La plupart des entreprises du Swiss Market Index n’ont pas perdu de temps pour présenter cette année encore à leurs actionnaires les modifications statutaires nécessaires pour des assemblées virtuelles. Actares a demandé à plusieurs entreprises pourquoi elles souhaitaient prendre cette disposition.
La réponse a été unanime: «Uniquement pour des circonstances exceptionnelles telles que des pandémies». Seule une entreprise du SMI, Novartis, reconnaît les éventuelles préoccupations concernant les assemblées générales virtuelles. Lors de l’assemblée générale, l’entreprise a proposé de limiter l’autorisation d’organiser des assemblées générales virtuelles à cinq ans et de procéder en outre à un nouveau vote dans deux ans. Il n’y a en revanche pas de délai de transition chez Swatch Group: l’entreprise a inscrit dès 2021 dans ses statuts que les assemblées générales «se tiendront, si la loi le permet, par des moyens électroniques sans lieu de réunion». Cette année, Swatch Group a été l’une des premières entreprises cotées en bourse en Suisse à tenir une assemblée générale virtuelle.
L’AG physique n’est pas qu’un théâtre: ce qui manquerait sans elle
Actares, en tant que représentant des petits actionnaires individuels, a systématiquement rejeté cette saison la possibilité d’organiser des assemblées générales virtuelles, parce qu’elles sont importantes pour cette partie de l’actionnariat, non seulement pour des raisons personnelles – par exemple, pour garder le contact avec l’entreprise en tant qu’anciens collaborateurs et pour retrouver de vieilles connaissances –, mais aussi pour des raisons de gouvernance: les plus gros actionnaires, généralement des institutionnels, ont un accès direct à l’entreprise et ne sont qu’exceptionnellement présents à l’assemblée générale. Pour les actionnaires plus petits et individuels, l’assemblée générale est en revanche la seule occasion d’avoir un échange direct avec la direction de l’entreprise.

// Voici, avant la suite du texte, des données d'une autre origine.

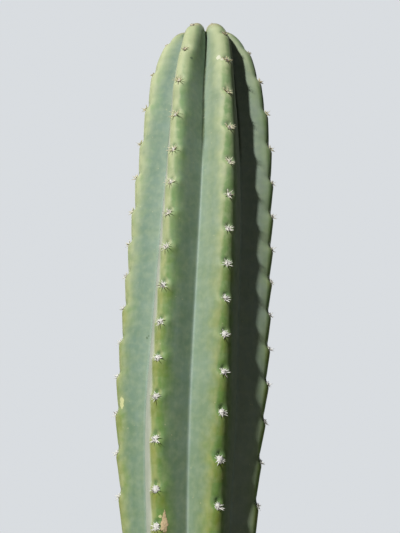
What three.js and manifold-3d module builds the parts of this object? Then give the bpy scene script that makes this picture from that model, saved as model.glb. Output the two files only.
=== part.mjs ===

Les médias ne s’intéressent guère aux assemblées générales qui n’ont pas d’objets controversés à leur ordre du jour et, lorsqu’elles sont animées, ils mettent souvent l’accent sur le côté bizarre de la chose. Cela donne parfois l’impression que les assemblées générales sont avant tout du théâtre. Mais l’aspect théâtral a aussi son utilité: il attire l’attention des médias et constitue ainsi un moyen pour les petits actionnaires individuels d’exercer une pression et de rester présents dans l’esprit des dirigeants de l’entreprise.
Le fait que, dans les grandes entreprises, les décisions ne soient pas prises pendant l’assemblée ne plaide pas non plus contre l’assemblée générale physique. Les voix qui y sont présentes ne représentent peut-être souvent qu’une petite minorité – mais pour le dialogue, ce n’est pas la même chose si le conseil d’administration ou le CEO doivent se tenir devant une foule rassemblée pour s’expliquer ou s’excuser (comme cette année au Crédit Suisse) ou s’ils peuvent se cacher derrière un écran.
Si le conseil d’administration peut adapter le format de l’assemblée générale à ses besoins - par exemple pour contrôler la narration dans les médias –, cela signifie un transfert de pouvoir du petit actionnaire vers le conseil d’administration. Du point de vue des actionnaires individuels, l’assemblée générale physique (ou au moins hybride) n’a donc pas perdu sa justification – même à l’ère de la numérisation croissante.